Оба они — и Пьят, и Квайр — несводимы к совокупности своих пороков: предавая, они хранят безусловную верность единственному Божеству, заслуживающему верности; сплетая ложь за ложью — остаются предельно искренними, творя свою Волю. Как финал первой трилогии о Коруме суть воплощённая в фэнтези Liber OZ, так «Глориана» — монументально разросшийся последний абзац «Послания Мастера Териона»:


 цитата:
Осталось объяснить всего лишь ещё одно слово. В другом месте сказано — воистину, к великому для нас утешению, — что «Любовь есть закон, любовь в согласии с волей». Это следует понимать так: Воля есть Закон, но природа этой Воли — Любовь. Однако эта Любовь — так сказать, побочный продукт этой Воли; она не противоречит этой Воле и не подменяет её собой; и если в какой-либо сложной ситуации между ними возникает мнимое противоречие, то именно Воля выводит нас на верный путь. Смотри же! в Книге Закона немало сказано о Любви, но в ней не найдётся ни слова о Сентиментальности. Сама Ненависть почти неотличима от Любви! «Сражайтесь как братья!» Это понимают все мужественные племена Земли. Та Любовь, о которой говорится в «Книге Закона», всегда дерзновенна, сильна и даже неистова. В ней есть и утончённость, но это — утончённость силы. Она могуча, грозна и великолепна, однако при всем этом она — лишь хоругвь на священном копье Воли, лишь насечённая золотом надпись на мечах Рыцарей-монахов Телемы.

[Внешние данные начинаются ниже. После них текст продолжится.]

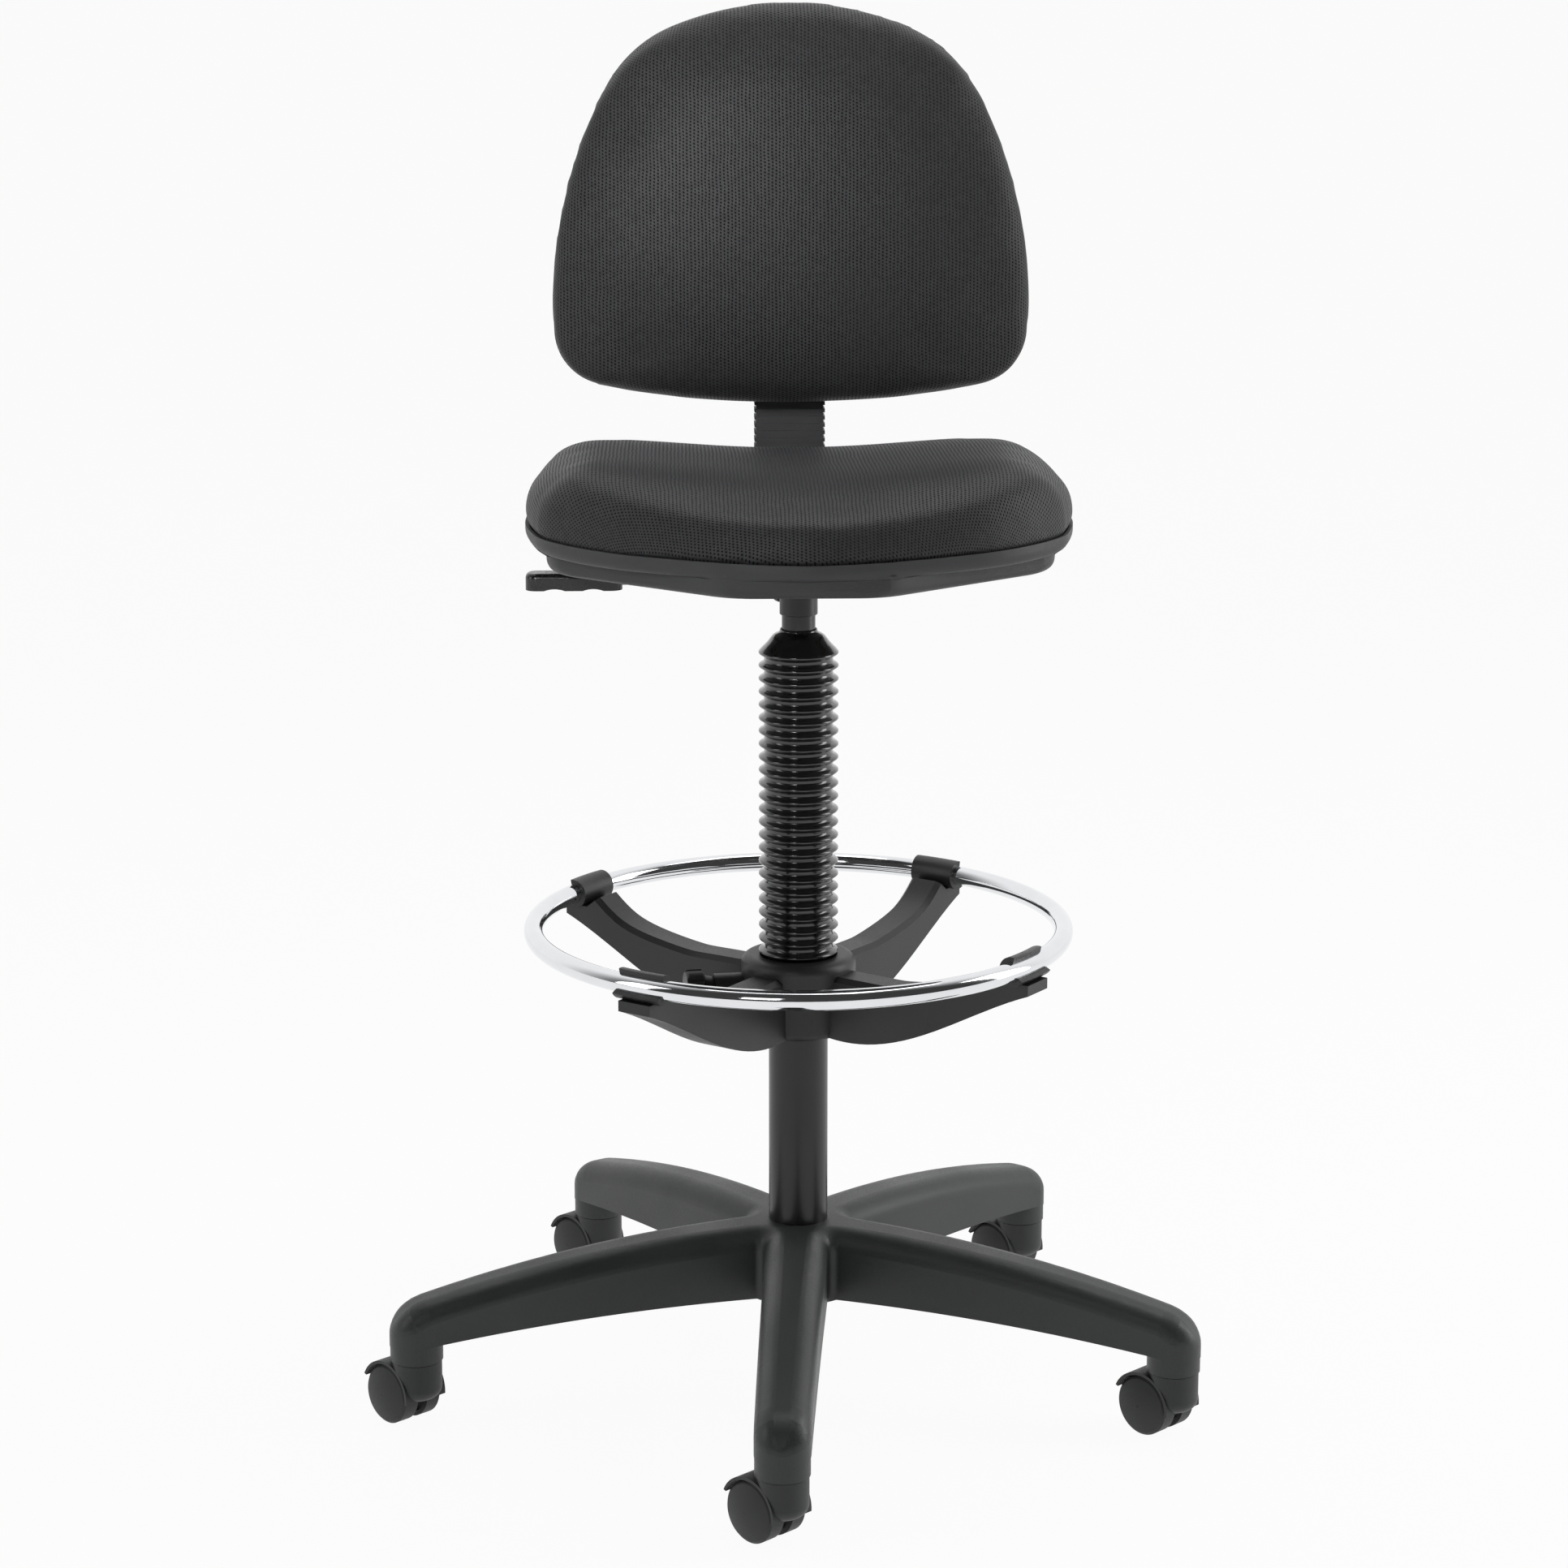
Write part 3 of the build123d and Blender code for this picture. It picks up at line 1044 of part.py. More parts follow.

«Глориана» (человек и пароход — то есть королева и роман) пропитана сексуальным, равно как и рыцарским духом и символизмом Нового Эона; её финал тантричен (как и финал другой книги Муркока — «Лекарства от рака» из Хроник Корнелиуса), он вызывает в памяти концовку «Гримуса» — первого романа ещё одного моего любимого классика, Салмана Рушди (также повествующего о Восхождении и ПреВосхождении — ибо Гримус есть Симург:



 цитата:
Мужчина, который когда-то был Взлетающим Орлом, а сейчас — наполовину Гримусом, наполовину Орлом, занимался любовью с Мидией, которая раньше была шлюхой, а теперь стала его подругой, когда горф Коакс, только что переместившийся на вершину горы Каф, почувствовал, что с островом происходит что-то неладное.

Туман вокруг острова.

Туман начал завиваться спиралями и темнеть.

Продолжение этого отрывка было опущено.